Why British History Should Be Taught In Schools

I have been going over this in the back of my mind for a while now and I am still not entirely sure that I am settled with all the facts and balances, so expect a review of this – especially if I get a chance to research it at Uni next year.

Recently I was listening to some experts and practioners discussing schools, education etc. Out of the general discussion came an almost throw away comment that was accepted by the group. In  a dismissive and sarcastic manner someone said “As if schools should only teach British history”. As it often does this comment and its context stuck in my mind and gentle itched away. The context was clear – the speaker clearly felt that British history was not of a value relative to its current curriculum status, or even a requirement within the syllabus.

But we live in Britain. Surely a sound and thorough appreciation of its history should be core to a history curriculum?

So should we only teach British history in school? Is there a benefit to a multi-cultural syllabus? In a modern global world how should we view British history, and how does that compare with other, Western countries?

Last term I wrote a paper describing why society needs history. What we can dismiss is the part of the discussion where it was shown that the ruling elite needs to use a version of common history for control. There is evidence of this in every country and every government. Not only can you walk into a lot of museums in this country and see this in action, but just have a look at countries like Malaya and Tajikistan (or even the argument over the Enola Gay exhibit at the Smithsonian) to see how the ruling elite is using a version of common history to create a nation, and also to draw the lines between those who belong, and those who don’t. What is key to this is that it happens anyway and it is beyond the parameters of this blog to try and analyse, although it does form a part of the argument; after all the government controls Education.

Society needs history, and needs a history. It provides a common bedrock to the decisions, links and directions any community takes. Understanding who we are and how we have arrived at the point we are now not only helps us decide our futures, but also allows us to build links and bridges with different communities that could be quite diverse to ours. Understanding who you are leaves you confident to explore and try and understand others. Much discrimination comes from fear, fear of the unknown and a fear built up on the reliance of miscommunication and rumour. A good example of this is the fear and discrimination targetted at immigrants to the UK by the media and extreme political organisations in this country “taking our jobs”. This despite there being little evidence to support this; there being over 3m unemployed and 400k jobs available; and the economic need for immigrants in most if not all modern western capitalist democracies.

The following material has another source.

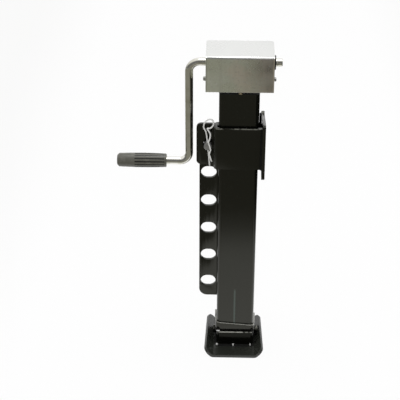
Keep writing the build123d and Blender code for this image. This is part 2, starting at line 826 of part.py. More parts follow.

We are being steered towards a multi-cultural society in the UK, yet I have seen little evidence of multi-culturalism being successful in history. What you have seen is a dominant culture and society being tolerant of local cultures and societies and encouraging interaction, for example Rome, Persia and the British Empire. What you have also seen is the systematic, forced conversion of societies into a single, broad cultural identity possible examples being the Islamic fundamentalist expansion into ruling elites. So if multiculturalism cannot work, then we should look to an alternative. We should accept that we are British, that there is a dominant culture in British society, that it has a history, and that history is replete with examples where dynamic interaction and conflict with other cultures within and without these shores has improved that society.

So how does this translate into education? Well if you are of the opinion that education is there to prepare and integrate children into the society around them as active adults, then that is only going to work if they feel a part of that society; if they understand how they can find their place within it; how to evaluate and adopt its values; and how they can contribute and improve that society. If you are of the opinion that education is there to facilitate the child to realise its potential as an person, then they need to develop a questioning mind; to challenge perceptions and conventions; to recognise why they may be in conflict or agreement with the norms of the society they live in; and to ultimately decide if they value that society enough to be a part of it. In all this, the child will need a very real sense of societal history, of how they have arrived at where they are, of what paths their parents and ancestors have had to tread and how this has created the society they are being prepared for or are seeking to challenge. Either way, British history should be a very deep core of that education.

Teachers should encourage a dialectic amongst pupils over the society’s history and their part in it. This would be invaluable for many reasons, not least of which is the skills developed in research rhetoric and discussion let alone the basics of reading and writing. The teachers key role should be to encourage a desire to learn more, while facilitating understanding and commonality between the various cultures competing in the classroom. Having pupils leave our education establishments confident in their understanding of the society they are walking out into, as well as a good understanding of other cultures and how they have interacted and assimilated into that society would not only be invaluable, but would provide far less discrimination in society as a whole as there would be no fear of the unknown.

British history is unique on this planet. The language is dominant in many spheres. It has been both subjucated and oppressor. At one point British culture was interacting over 2/3rds of the worlds land mass directly, and more than that indirectly. It is a country made up of 4 distinct and strong national identities that have not only survived each other, but have cooperated to produce some amazing impacts on the world and human development. British society, despite many past and ongoing attempts to design it, is a product of all that history, it has absorbed so much of other cultures and it has links with huge amounts of the world. That interaction should be at the core of British history taught in our schools. Despite mistakes that every society makes as it evolves, there is much to be proud of of British history, and if we encourage that pride and ownership then surely we will build a far more united, dynamic and confident society than any forced multi-culturalist policy?